⟨

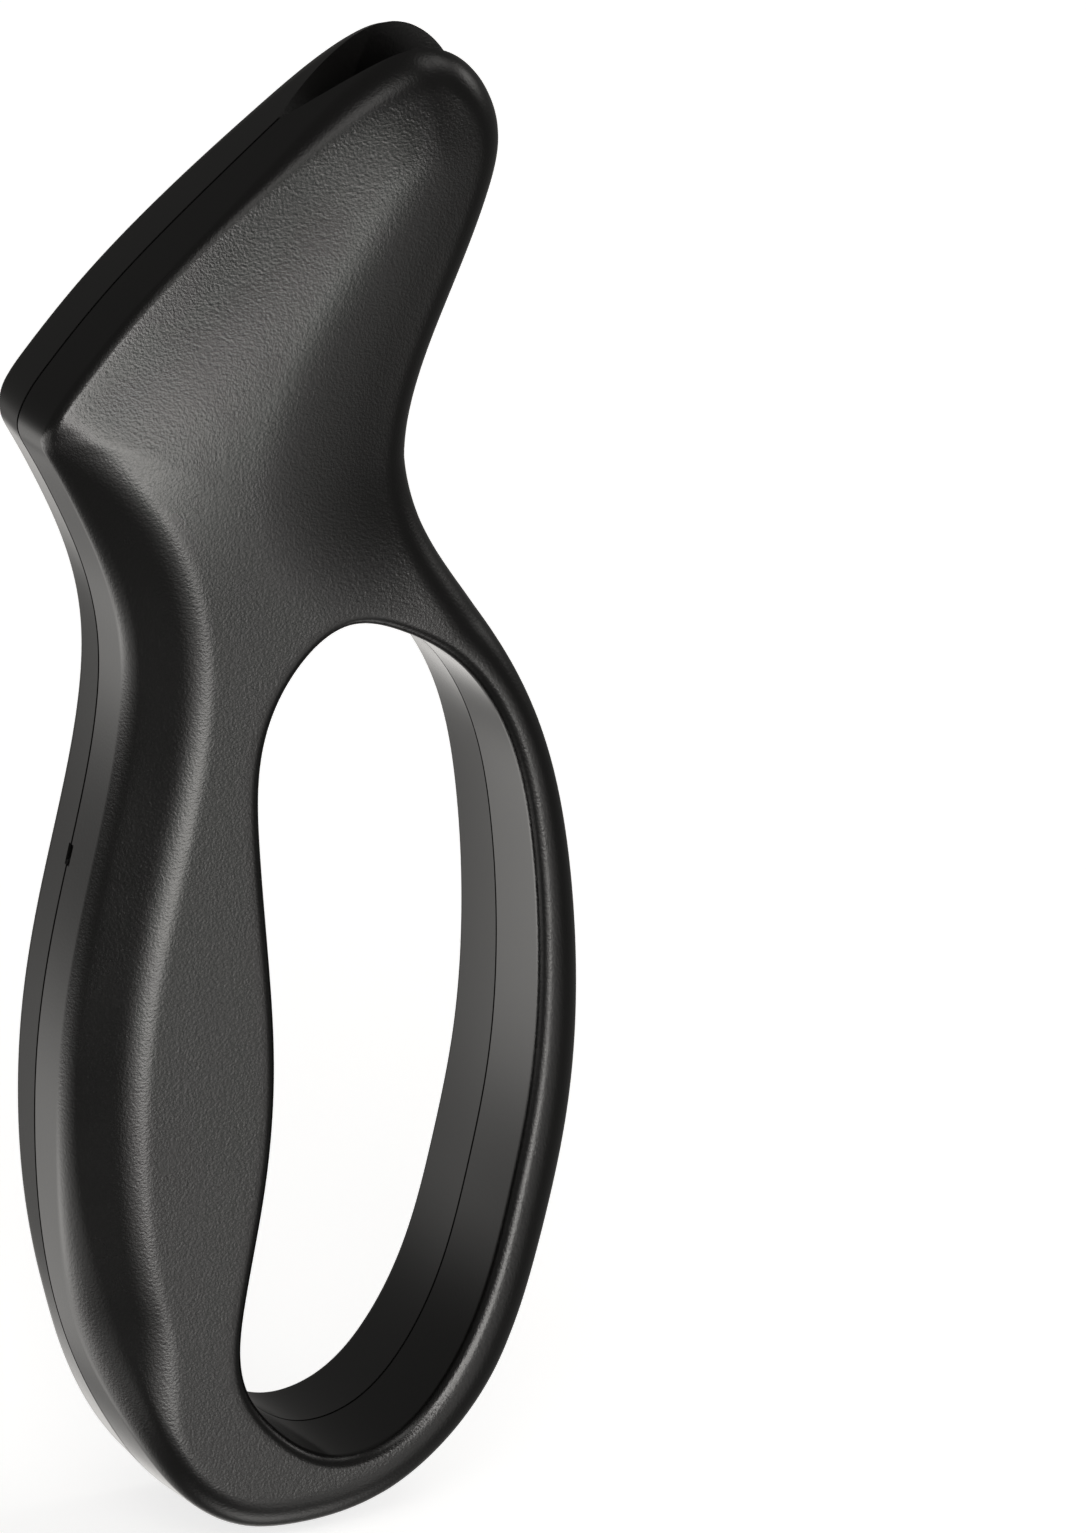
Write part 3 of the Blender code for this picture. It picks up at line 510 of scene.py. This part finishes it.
def shell(name, form, mouth, rise):
    spot = mouth @ Vector((0.0, 0.0, -CLAMP_DEPTH))
    clamp = (spot.x, spot.z)
    body = ring_body(name, form.skin(), form.face, FACE_STEP, rise)
    cut(body, [hollow(form, mouth, rise)])
    cut(body, mouth_tools(mouth) + [pry_tool(form)])
    cut(body, front_holes(form, clamp) if rise < 0 else rear_holes(form, clamp))
    if rise > 0:
        pins = [prism("pin", circle(PIN_RADIUS), -PIN_LENGTH, PIN_LENGTH, through_y(centre))
                for centre in form.place(PIN_BOSSES)]
        cut(body, pins, "UNION")
    body.data.shade_smooth()
    body.data.set_sharp_from_angle(angle=math.radians(32.0))
    return body


# Materials


def node(tree, kind, **values):
    """A node with its properties set by name, and its inputs by a list of (socket, value or link) pairs."""
    made = tree.nodes.new(kind)
    inputs = values.pop("inputs", [])
    for name, value in values.items():
        setattr(made, name, value)
    for socket, value in inputs:
        if isinstance(value, bpy.types.NodeSocket):
            tree.links.new(value, made.inputs[socket])
        else:
            made.inputs[socket].default_value = value
    return made


def principled(name):
    made = bpy.data.materials.new(name)
    made.use_nodes = True
    return made, made.node_tree, made.node_tree.nodes["Principled BSDF"]


def ramp(tree, value, stops):
    made = node(tree, "ShaderNodeValToRGB", inputs=[("Fac", value)])
    points = made.color_ramp.elements
    while len(points) < len(stops):
        points.new(0.5)
    for point, (place, level) in zip(points, stops):
        point.position = place
        point.color = (level, level, level, 1.0)
    return made.outputs["Color"]


def noise(tree, coords, scale, detail=2.0, roughness=0.5):
    made = node(tree, "ShaderNodeTexNoise", inputs=[("Vector", coords), ("Scale", scale), ("Detail", detail),
                                                    ("Roughness", roughness)])
    return made.outputs["Fac"]


def math_node(tree, operation, a, b=0.0, clamp=False):
    made = node(tree, "ShaderNodeMath", operation=operation, use_clamp=clamp, inputs=[(0, a), (1, b)])
    return made.outputs[0]


def black_abs():
    """Injection-moulded ABS: spark-eroded grain on the faces, smoother side walls, uneven polish."""
    made, tree, shader = principled("black_abs_moulded")
    coords = node(tree, "ShaderNodeTexCoord").outputs["Object"]
    normal = node(tree, "ShaderNodeNewGeometry").outputs["Normal"]
    facing = node(tree, "ShaderNodeSeparateXYZ", inputs=[(0, normal)]).outputs["Y"]
    facing = math_node(tree, "ABSOLUTE", facing)
    grained = ramp(tree, facing, [(0.10, 0.0), (0.38, 1.0)])
    coarse = noise(tree, coords, 3600.0, 2.0, 0.55)
    fine = noise(tree, coords, 7000.0, 1.0, 0.5)
    grain = math_node(tree, "ADD", coarse, math_node(tree, "MULTIPLY", fine, 0.35))
    mask = math_node(tree, "ADD", math_node(tree, "MULTIPLY", grained, 0.85), 0.15)
    height = math_node(tree, "MULTIPLY", grain, mask)
    waves = noise(tree, coords, 60.0, 1.0, 0.4)
    soft = node(tree, "ShaderNodeBump", inputs=[("Strength", 0.25), ("Distance", 0.00010), ("Height", waves)])
    bump = node(tree, "ShaderNodeBump", inputs=[("Strength", 1.0), ("Distance", 0.000028), ("Height", height),
                                                ("Normal", soft.outputs["Normal"])])
    tree.links.new(bump.outputs["Normal"], shader.inputs["Normal"])
    patches = noise(tree, coords, 90.0, 3.0, 0.6)
    rough = math_node(tree, "ADD", math_node(tree, "MULTIPLY", patches, 0.08), 0.13)
    rough = math_node(tree, "ADD", rough, math_node(tree, "MULTIPLY", grained, 0.09))
    tree.links.new(rough, shader.inputs["Roughness"])
    tint = node(tree, "ShaderNodeMix", data_type="RGBA", inputs=[("Factor", patches)])
    tint.inputs["A"].default_value = (0.0040, 0.0039, 0.0038, 1.0)
    tint.inputs["B"].default_value = (0.0062, 0.0060, 0.0058, 1.0)
    tree.links.new(tint.outputs["Result"], shader.inputs["Base Color"])
    shader.inputs["IOR"].default_value = 1.53
    return made


def metal(name, low, high, rough_low, rough_high, streak, streak_scale, bump_depth):
    """Turned, pressed or ground metal: directional streaks, speckle and uneven polish."""
    made, tree, shader = principled(name)
    coords = node(tree, "ShaderNodeTexCoord").outputs["Object"]
    stretched = node(tree, "ShaderNodeMapping",
                     inputs=[("Vector", coords), ("Scale", streak)]).outputs["Vector"]
    lines = noise(tree, stretched, streak_scale, 3.0, 0.6)
    patches = noise(tree, coords, 700.0, 3.0, 0.6)
    tint = node(tree, "ShaderNodeMix", data_type="RGBA", inputs=[("Factor", patches)])
    tint.inputs["A"].default_value = (*low, 1.0)
    tint.inputs["B"].default_value = (*high, 1.0)
    tree.links.new(tint.outputs["Result"], shader.inputs["Base Color"])
    rough = math_node(tree, "ADD", math_node(tree, "MULTIPLY", lines, rough_high - rough_low), rough_low)
    tree.links.new(rough, shader.inputs["Roughness"])
    bump = node(tree, "ShaderNodeBump",
                inputs=[("Strength", 0.6), ("Distance", bump_depth), ("Height", lines)])
    tree.links.new(bump.outputs["Normal"], shader.inputs["Normal"])
    shader.inputs["Metallic"].default_value = 1.0
    return made


def nylon():
    """Glass-filled nylon: matt, with a fine fibrous mottle."""
    made, tree, shader = principled("carrier_nylon_filled")
    coords = node(tree, "ShaderNodeTexCoord").outputs["Object"]
    fibres = node(tree, "ShaderNodeMapping",
                  inputs=[("Vector", coords), ("Scale", (1.0, 5.0, 1.0))]).outputs["Vector"]
    mottle = noise(tree, fibres, 2200.0, 3.0, 0.65)
    tint = node(tree, "ShaderNodeMix", data_type="RGBA", inputs=[("Factor", mottle)])
    tint.inputs["A"].default_value = (0.028, 0.028, 0.031, 1.0)
    tint.inputs["B"].default_value = (0.055, 0.055, 0.060, 1.0)
    tree.links.new(tint.outputs["Result"], shader.inputs["Base Color"])
    rough = math_node(tree, "ADD", math_node(tree, "MULTIPLY", mottle, 0.25), 0.38)
    tree.links.new(rough, shader.inputs["Roughness"])
    bump = node(tree, "ShaderNodeBump",
                inputs=[("Strength", 0.7), ("Distance", 0.00002), ("Height", mottle)])
    tree.links.new(bump.outputs["Normal"], shader.inputs["Normal"])
    return made


def paint(names, made):
    for name in names:
        mesh_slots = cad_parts[name].material_slots
        for slot in mesh_slots:
            slot.material = made


# The object

form = Form()
mouth = mouth_frame(form)
abs_look = black_abs()
for name, rise in (("front_shell", -1.0), ("rear_shell", 1.0)):
    piece = shell(name + "_moulding", form, mouth, rise)
    piece.data.materials.clear()
    piece.data.materials.append(abs_look)
    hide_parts(name)
    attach(piece, "handle")

paint(["carrier_left", "carrier_right"], nylon())
paint(["carbide_blade_left", "carbide_blade_right"],
      metal("ground_carbide", (0.24, 0.245, 0.26), (0.36, 0.365, 0.38),
            0.18, 0.42, (1.0, 1.0, 14.0), 900.0, 6e-6))
paint(["cartridge_rivet_front", "cartridge_rivet_rear"],
      metal("rivet_steel_pressed", (0.42, 0.42, 0.43), (0.60, 0.60, 0.61),
            0.25, 0.50, (1.0, 1.0, 1.0), 2500.0, 8e-6))
paint(["clamp_screw", "clamp_washer", "clamp_nut"],
      metal("zinc_plated_steel", (0.46, 0.48, 0.52), (0.64, 0.65, 0.66),
            0.22, 0.46, (1.0, 3.0, 1.0), 2000.0, 8e-6))
paint(["case_screw_head", "case_screw_neck", "case_screw_palm_upper", "case_screw_palm_lower",
       "case_screw_heel"],
      metal("black_oxide_steel", (0.018, 0.018, 0.020), (0.050, 0.050, 0.054),
            0.25, 0.50, (1.0, 3.0, 1.0), 2000.0, 8e-6))


# Camera, floor and light

AZIMUTH = math.radians(-24.5)
ELEVATION = math.radians(21.2)
LENS = 1000.0
SENSOR = 36.0
FIELD = 147.8 * MM
AIM_RIGHT = 24.39 * MM
AIM_UP = 2.27 * MM


def studio_camera(form):
    """Long-lens camera at the viewing angle; the aim is set off from the outline grid's own centre."""
    back = Vector((math.sin(AZIMUTH) * math.cos(ELEVATION), -math.cos(AZIMUTH) * math.cos(ELEVATION),
                   math.sin(ELEVATION)))
    data = bpy.data.cameras.new("camera")
    data.lens = LENS
    data.sensor_width = SENSOR
    data.clip_start = 0.05
    data.clip_end = 60.0
    camera = bpy.data.objects.new("camera", data)
    bpy.context.scene.collection.objects.link(camera)
    turn = (-back).to_track_quat("-Z", "Y")
    camera.rotation_mode = "QUATERNION"
    camera.rotation_quaternion = turn
    x, z = form.place([(0.0, 0.0)])[0]
    aim = Vector((x, 0.0, z)) + turn @ Vector((AIM_RIGHT, AIM_UP, 0.0))
    camera.location = aim + back * (FIELD * LENS / SENSOR)
    bpy.context.scene.camera = camera


studio_camera(form)


# Each softbox: the direction it stands in, how bright it is, and how sharply it ends
SOFTBOXES = [
    ((-0.38, -0.90, 0.22), 14.0, 120.0),
    ((-0.27, -0.96, 0.06), 10.0, 120.0),
    ((-0.12, -0.98, -0.12), 8.0, 120.0),
    ((0.03, -0.97, -0.21), 8.0, 120.0),
    ((0.17, -0.94, -0.28), 7.0, 120.0),
    ((-0.26, -0.92, -0.30), 1.6, 42.0),
    ((0.38, -0.85, -0.36), 0.5, 42.0),
    ((-0.30, -0.62, 0.73), 2.2, 42.0),
    ((0.92, -0.04, 0.38), 2.4, 42.0),
    ((0.50, -0.10, 0.86), 1.6, 42.0),
    ((-0.69, 0.54, -0.49), 3.0, 42.0),
    ((-0.83, 0.31, -0.46), 2.3, 42.0),
    ((-0.91, 0.06, -0.40), 1.3, 42.0),
    ((-0.34, 0.70, -0.62), 1.3, 42.0),
    ((-0.54, 0.78, -0.32), 0.9, 42.0),
    ((-0.84, -0.25, -0.49), 0.8, 42.0),
    ((0.45, -0.68, -0.58), 1.0, 42.0),
    ((0.29, -0.10, -0.95), 1.3, 42.0),
    ((0.08, -0.09, -0.99), 1.0, 42.0),
    ((0.25, 0.80, -0.54), 1.2, 42.0),
]
ROOM_LIGHT = 0.12


def studio_light():
    """A dim room with soft boxes round it, each one fading out from its middle."""
    world = bpy.data.worlds.new("studio")
    world.use_nodes = True
    tree = world.node_tree
    direction = node(tree, "ShaderNodeTexCoord").outputs["Generated"]
    total = ROOM_LIGHT
    for place, level, focus in SOFTBOXES:
        towards = Vector(place).normalized()
        facing = node(tree, "ShaderNodeVectorMath", operation="DOT_PRODUCT",
                      inputs=[(0, direction), (1, towards)]).outputs["Value"]
        fade = math_node(tree, "MULTIPLY", math_node(tree, "SUBTRACT", facing, 1.0), focus)
        glow = math_node(tree, "MULTIPLY", math_node(tree, "EXPONENT", fade), level)
        total = math_node(tree, "ADD", glow, total)
    tree.nodes["Background"].inputs["Color"].default_value = (1.0, 0.98, 0.95, 1.0)
    tree.links.new(total, tree.nodes["Background"].inputs["Strength"])
    bpy.context.scene.world = world


def floor():
    """A white sweep that glows faintly, so the object's own shade on it stays light."""
    def edit(work):
        bmesh.ops.create_grid(work, x_segments=24, y_segments=24, size=20.0)
    obj = new_object("floor", edit)
    made, tree, shader = principled("pale_floor")
    coords = node(tree, "ShaderNodeTexCoord").outputs["Object"]
    mottle = noise(tree, coords, 3.0, 2.0, 0.5)
    tint = node(tree, "ShaderNodeMix", data_type="RGBA", inputs=[("Factor", mottle)])
    tint.inputs["A"].default_value = (0.90, 0.90, 0.90, 1.0)
    tint.inputs["B"].default_value = (0.93, 0.93, 0.93, 1.0)
    tree.links.new(tint.outputs["Result"], shader.inputs["Base Color"])
    shader.inputs["Roughness"].default_value = 0.9
    shader.inputs["Emission Color"].default_value = (1.0, 1.0, 1.0, 1.0)
    shader.inputs["Emission Strength"].default_value = 0.72
    obj.visible_glossy = False
    obj.visible_diffuse = False
    obj.data.materials.append(made)


floor()
studio_light()
bpy.context.scene.view_settings.view_transform = "Standard"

⟩

Direction » Beginning at the top of the data, extract each line through the line containing "# Materials" and return those lines exactly, with nothing added.

Solution to this problem »
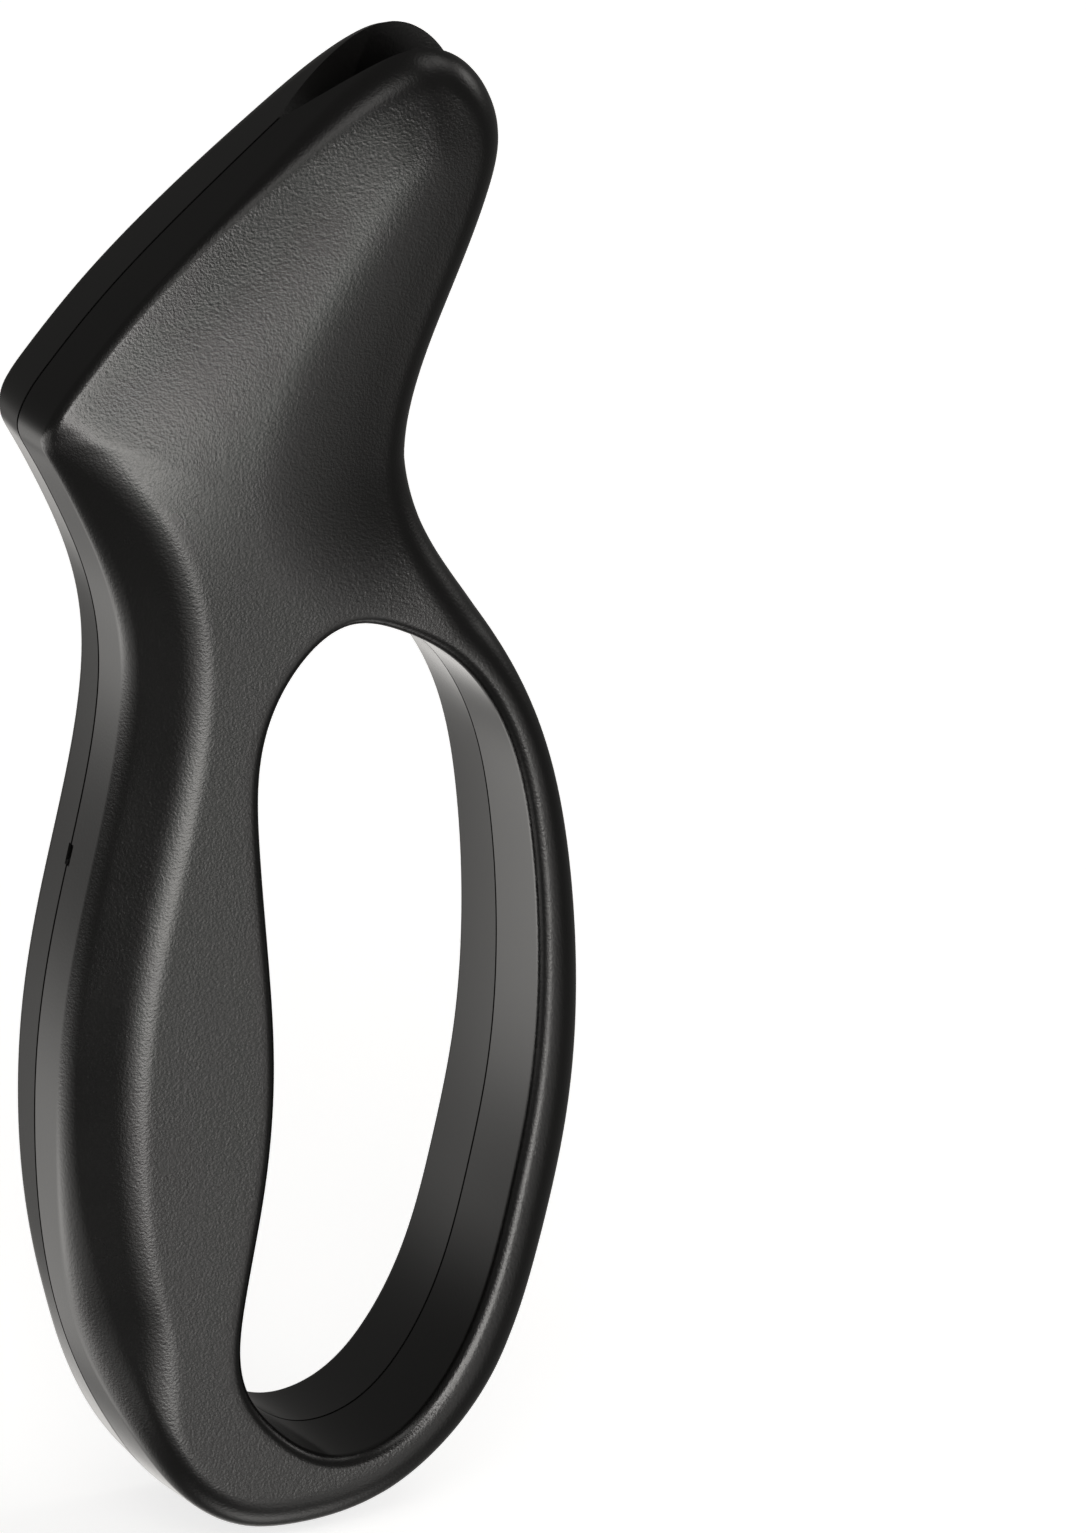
Write part 3 of the Blender code for this picture. It picks up at line 510 of scene.py. This part finishes it.
def shell(name, form, mouth, rise):
    spot = mouth @ Vector((0.0, 0.0, -CLAMP_DEPTH))
    clamp = (spot.x, spot.z)
    body = ring_body(name, form.skin(), form.face, FACE_STEP, rise)
    cut(body, [hollow(form, mouth, rise)])
    cut(body, mouth_tools(mouth) + [pry_tool(form)])
    cut(body, front_holes(form, clamp) if rise < 0 else rear_holes(form, clamp))
    if rise > 0:
        pins = [prism("pin", circle(PIN_RADIUS), -PIN_LENGTH, PIN_LENGTH, through_y(centre))
                for centre in form.place(PIN_BOSSES)]
        cut(body, pins, "UNION")
    body.data.shade_smooth()
    body.data.set_sharp_from_angle(angle=math.radians(32.0))
    return body


# Materials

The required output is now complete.